What is the Pump Power Calculator?

This calculator estimates the power required to drive a pump that moves a fluid against a given head. It computes both the hydraulic power (the useful energy delivered to the fluid) and the shaft power (the larger input power needed once pump efficiency losses are accounted for). It works for any fluid by letting you set the density, and uses SI units throughout.

How to use it

Enter the volumetric flow rate \(Q\) in cubic metres per second, the total head \(H\) in metres, the fluid density \(\rho\) (1000 kg/m³ for water), gravity \(g\) (9.81 m/s²), and the pump's overall efficiency \(\eta\) as a percentage. The tool returns shaft power in kilowatts, watts and horsepower, plus the underlying hydraulic power.

The formula explained

The hydraulic power is \(P_h = \rho \cdot g \cdot Q \cdot H\), where each term contributes the weight flow (\(\rho \cdot g \cdot Q\)) multiplied by the height it is lifted (\(H\)). Dividing by efficiency \(\eta\) gives the shaft power, because a real pump must absorb more power than it delivers:

$$P = \dfrac{\rho \cdot g \cdot Q \cdot H}{\eta}$$

Efficiency is entered as a percent and converted to a fraction internally.

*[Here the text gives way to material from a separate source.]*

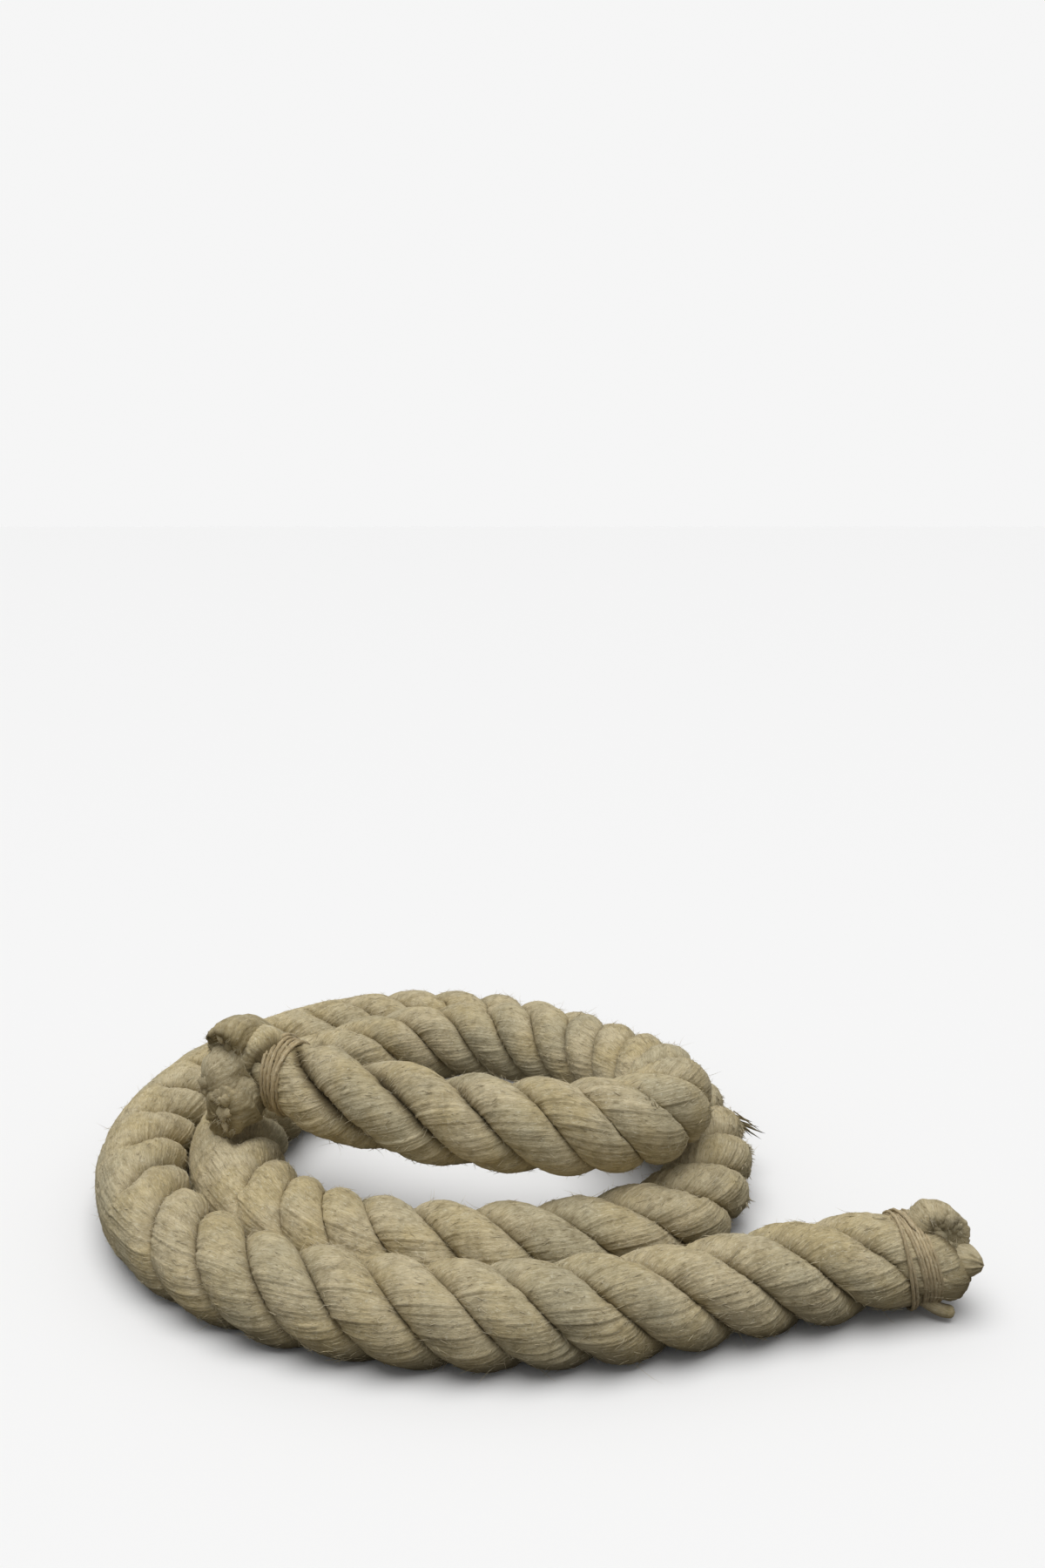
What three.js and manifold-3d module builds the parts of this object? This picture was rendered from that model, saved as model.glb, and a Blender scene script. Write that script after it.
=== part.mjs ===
// A length of thick three-strand natural-fibre rope lying in two loose turns.
// The rope starts at its upper end, runs across the coil on top of the other turns, doubles
// back, drops to the floor and lies in a full turn and a half round itself, and its other end
// points away from the coil. Both ends are whipped with thin twine, and past the twine the
// three strands stand apart as blunt stubs.
// Millimetres, +Z up, the floor at z = 0, the origin under the middle of the whole coil.

import * as THREE from 'three';
import { mergeVertices } from 'three/addons/utils/BufferGeometryUtils.js';
import Module from 'manifold-3d';

// Driving dimensions
const ROPE_DIAMETER = 40; // over the crests of the strands
const SOLID_RADIUS = 0.49 * ROPE_DIAMETER; // the strands' crests and grooves averaged a little
const SOLID_SIDES = 12;
const SOLID_STEPS = 88;
const LIE = 18.5; // height of the rope's centre where it lies on the floor, pressed a little flat
const STRAND_RADIUS = 0.23 * ROPE_DIAMETER;
const GAP = 0.3; // between the rope and each band of twine

// The rope's centre line, from the upper end to the lower end. A point without a height lies
// on the floor.
const ROUTE = [
  // the upper end and the run across the coil
  [-107, -19, 64], [-84, -33, 61], [-56, -46, 60], [-26, -56, 59], [4, -63, 60], [30, -65, 60],
  // doubling back over the outer turn
  [48, -62, 60], [61, -54, 59], [68, -39, 58], [68, -20, 55], [60, 3, 50],
  // sinking to the floor inside the outer turn
  [37, 45, 42], [9, 73, 36], [-21, 89, 31], [-53, 93, 27], [-82, 83, 24], [-104, 64, 22], [-121, 36, 20],
  // the inner turn on the floor
  [-128, 5], [-124, -28], [-110, -55], [-87, -76], [-58, -88], [-30, -93], [-1, -94], [26, -90],
  [52, -80], [75, -61], [88, -29],
  // the outer turn, under the doubled rope and round the back
  [88, 11], [75, 52], [50, 89], [16, 118], [-21, 134], [-60, 137], [-97, 125], [-131, 97], [-158, 56],
  [-170, 12], [-168, -28], [-155, -64], [-133, -92], [-104, -113], [-70, -127], [-35, -134],
  // leaving the coil to the lower end, which stands a little higher where its strands are loose
  [1, -135], [40, -131], [82, -119], [124, -107, 19], [150, -102, 20], [168, -99, 21],
];

// Each end: the stretch from the tip of the centre line that the twine binds, the radius it is
// drawn in to, the width and thickness of the band, and where the three strand stubs reach.
const UPPER_END = {
  length: 14, radius: 16, bandWidth: 12, bandThickness: 1.5,
  strandTips: [[-126, -31, 48], [-132, -13, 64], [-124, 0, 77]],
};
const LOWER_END = {
  length: 17, radius: 18, bandWidth: 13, bandThickness: 1.5,
  strandTips: [[180, -92, 32], [187, -101, 20], [181, -108, 11]],
};

const wasm = await Module();
wasm.setup();

const routeCurve = new THREE.CatmullRomCurve3(
  ROUTE.map(([x, y, z = LIE]) => new THREE.Vector3(x, y, z)), false, 'centripetal');
routeCurve.arcLengthDivisions = 2000;
const ROUTE_LENGTH = routeCurve.getLength();

// The part of the centre line between two distances along it.
class Stretch extends THREE.Curve {
  constructor(from, to) {
    super();
    this.from = from / ROUTE_LENGTH;
    this.to = to / ROUTE_LENGTH;
    this.arcLengthDivisions = 1000;
  }

  getPoint(t, target = new THREE.Vector3()) {
    return routeCurve.getPointAt(THREE.MathUtils.lerp(this.from, this.to, t), target);
  }
}

// A closed geometry as a solid that can be joined and cut.
function toSolid(geometry) {
  const bare = geometry.index ? geometry.toNonIndexed() : geometry.clone();
  bare.deleteAttribute('normal');
  bare.deleteAttribute('uv');
  const merged = mergeVertices(bare, 1e-3);
  return new wasm.Manifold(new wasm.Mesh({
    numProp: 3,
    vertProperties: new Float32Array(merged.attributes.position.array),
    triVerts: new Uint32Array(merged.index.array),
  }));
}

function toGeometry(solid) {
  const { vertProperties, triVerts } = solid.getMesh();
  const geometry = new THREE.BufferGeometry();
  geometry.setAttribute('position', new THREE.BufferAttribute(vertProperties, 3));
  geometry.setIndex(new THREE.BufferAttribute(triVerts, 1));
  geometry.computeVertexNormals();
  return geometry;
}

// Turns a shape made round +Y so that +Y points along a direction, and moves it to a place.
function aim(geometry, place, direction) {
  const turn = new THREE.Quaternion().setFromUnitVectors(new THREE.Vector3(0, 1, 0), direction);
  return geometry.applyQuaternion(turn).translate(place.x, place.y, place.z);
}

// The tip of the centre line at one end of the rope, and the direction that points out of it.
function tipOf(atStart) {
  const t = atStart ? 0 : 1;
  const out = routeCurve.getTangentAt(t).multiplyScalar(atStart ? -1 : 1);
  return { tip: routeCurve.getPointAt(t), out };
}

// The full-thickness rope between its two bound ends.
function ropeBody() {
  const section = new THREE.Shape();
  for (let i = 0; i < SOLID_SIDES; i++) {
    const angle = (2 * Math.PI * i) / SOLID_SIDES;
    const x = SOLID_RADIUS * Math.cos(angle);
    const y = SOLID_RADIUS * Math.sin(angle);
    if (i === 0) section.moveTo(x, y);
    else section.lineTo(x, y);
  }
  section.closePath();
  const path = new Stretch(UPPER_END.length, ROUTE_LENGTH - LOWER_END.length);
  return new THREE.ExtrudeGeometry(section, { steps: SOLID_STEPS, bevelEnabled: false, extrudePath: path });
}

// The round stretch that the twine draws in, reaching a little way into the rope's body.
function boundNeck(end, atStart) {
  const { tip, out } = tipOf(atStart);
  const inside = 6;
  const neck = new THREE.CylinderGeometry(end.radius, end.radius, end.length + inside, SOLID_SIDES * 2);
  neck.translate(0, -(end.length + inside) / 2, 0);
  return aim(neck, tip, out);
}

// The round root just past the twine that the three stubs grow out of.
function stubRoot(end, atStart) {
  const { tip } = tipOf(atStart);
  return new THREE.SphereGeometry(end.radius - 2, SOLID_SIDES, SOLID_SIDES).translate(tip.x, tip.y, tip.z);
}

// One strand's blunt stub, from that root to its tip.
function strandStub(end, atStart, reach) {
  const { tip, out } = tipOf(atStart);
  const goal = new THREE.Vector3(...reach);
  const sideways = goal.clone().sub(tip).projectOnPlane(out);
  const spread = Math.min(sideways.length(), end.radius - STRAND_RADIUS - 1);
  const pastTwine = 3;
  const root = tip.clone().add(sideways.setLength(spread)).addScaledVector(out, pastTwine);
  const along = goal.clone().sub(root);
  const length = along.length();
  const rim = 0.3 * STRAND_RADIUS;
  const profile = [
    [0, 0], [STRAND_RADIUS, 0], [STRAND_RADIUS, length - rim], [STRAND_RADIUS - rim, length], [0, length],
  ].map(([x, y]) => new THREE.Vector2(x, y));
  return aim(new THREE.LatheGeometry(profile, SOLID_SIDES), root, along.normalize());
}

// Everything below the floor, which the rope's underside is pressed flat against.
function underFloor() {
  const depth = 40;
  return new THREE.BoxGeometry(600, 600, depth).translate(0, 0, -depth / 2);
}

function ropeGeometry() {
  let solid = toSolid(ropeBody());
  for (const [end, atStart] of [[UPPER_END, true], [LOWER_END, false]]) {
    solid = solid.add(toSolid(boundNeck(end, atStart))).add(toSolid(stubRoot(end, atStart)));
    for (const reach of end.strandTips) {
      solid = solid.add(toSolid(strandStub(end, atStart, reach)));
    }
    solid = solid.subtract(toSolid(bandSeat(end, atStart)));
  }
  return toGeometry(solid.subtract(toSolid(underFloor())));
}

// A ring round the middle of a bound neck, with its outer edges rounded off.
function ring(end, atStart, inner, outer, width) {
  const { tip, out } = tipOf(atStart);
  const edge = 0.5 * end.bandThickness;
  const half = width / 2;
  const profile = [
    [inner, -half], [outer - edge, -half], [outer, -half + edge], [outer, half - edge],
    [outer - edge, half], [inner, half], [inner, -half],
  ].map(([x, y]) => new THREE.Vector2(x, y));
  const middle = tip.clone().addScaledVector(out, -end.length / 2);
  return aim(new THREE.LatheGeometry(profile, 2 * SOLID_SIDES), middle, out);
}

// The band of twine turns.
function whippingGeometry(end, atStart) {
  const inner = end.radius + GAP;
  return ring(end, atStart, inner, inner + end.bandThickness, end.bandWidth);
}

// The room that the band needs in the rope, where a stub folds back over the neck.
function bandSeat(end, atStart) {
  const outer = end.radius + end.bandThickness + 2 * GAP;
  return ring(end, atStart, end.radius, outer, end.bandWidth + 2 * GAP);
}

function piece(name, geometry, color, roughness) {
  const mesh = new THREE.Mesh(geometry, new THREE.MeshStandardMaterial({ color, roughness, metalness: 0 }));
  mesh.name = name;
  return mesh;
}

const coil = new THREE.Group();
coil.add(
  piece('rope', ropeGeometry(), 0xa89b7a, 0.9),
  piece('whipping_upper', whippingGeometry(UPPER_END, true), 0x93846a, 0.85),
  piece('whipping_lower', whippingGeometry(LOWER_END, false), 0x86775a, 0.85),
);

export default coil;
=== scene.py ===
# A length of thick three-strand rope lying in a loose coil: its strands and their yarns, the
# twine round its two ends, the frayed ends and the loose fibres. Metres, +Z up, the floor at z = 0.
import math

import bmesh
import bpy
import numpy as np
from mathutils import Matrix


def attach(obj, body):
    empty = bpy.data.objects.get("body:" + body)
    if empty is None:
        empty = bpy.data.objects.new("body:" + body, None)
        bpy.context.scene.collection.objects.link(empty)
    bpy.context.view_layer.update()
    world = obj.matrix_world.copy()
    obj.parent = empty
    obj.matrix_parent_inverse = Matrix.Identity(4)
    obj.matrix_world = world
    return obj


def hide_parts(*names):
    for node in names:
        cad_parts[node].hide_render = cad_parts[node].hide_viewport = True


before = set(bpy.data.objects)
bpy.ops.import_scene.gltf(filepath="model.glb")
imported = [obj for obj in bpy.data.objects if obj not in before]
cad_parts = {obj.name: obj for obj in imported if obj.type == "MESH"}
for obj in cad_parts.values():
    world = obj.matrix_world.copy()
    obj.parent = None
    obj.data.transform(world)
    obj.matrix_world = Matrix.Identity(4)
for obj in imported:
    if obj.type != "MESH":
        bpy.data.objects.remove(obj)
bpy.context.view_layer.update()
scene = bpy.context.scene


# ---- Camera ----------------------------------------
# It stands low in front of the coil and looks a little down on it, so that the near side of the
# coil, the run across its middle and both ends show.
CAMERA_PLACE = (0.004, -0.602, 0.3356)
CAMERA_DOWN = math.radians(13.37)

camera_data = bpy.data.cameras.new("camera")
camera_data.lens = 32
camera_data.sensor_width = 36
camera = bpy.data.objects.new("camera", camera_data)
camera.location = CAMERA_PLACE
camera.rotation_euler = (math.pi / 2 - CAMERA_DOWN, 0, 0)
scene.collection.objects.link(camera)
scene.camera = camera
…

Diagram of a pump lifting fluid through a vertical head with flow rate and power flow labeled
Key variables in the pump power formula: flow rate \(Q\), head \(H\), density \(\rho\), gravity \(g\) and efficiency \(\eta\).

Worked example

For water (\(\rho = 1000\ \text{kg/m}^3\), \(g = 9.81\)), \(Q = 0.05\ \text{m}^3\text{/s}\), \(H = 20\ \text{m}\) and \(\eta = 70\%\): hydraulic power =

$$1000 \times 9.81 \times 0.05 \times 20 = 9810\ \text{W} \approx 9.81\ \text{kW}$$

Shaft power =

$$\dfrac{9810}{0.70} = 14{,}014\ \text{W} \approx 14.01\ \text{kW}$$

or about 18.8 hp.

Bar comparison of hydraulic power versus shaft power showing efficiency loss
Shaft power is larger than hydraulic power; the difference is lost to pump inefficiency.

FAQ

What is "head"? Head is the equivalent height the pump must raise the fluid, including static lift plus friction losses, expressed in metres.

Why is shaft power higher than hydraulic power? Pumps are not 100% efficient — friction, leakage and turbulence consume extra power, so input shaft power always exceeds the useful hydraulic output.

Can I use it for liquids other than water? Yes — just change the density \(\rho\) to match your fluid (e.g. ~850 kg/m³ for oil).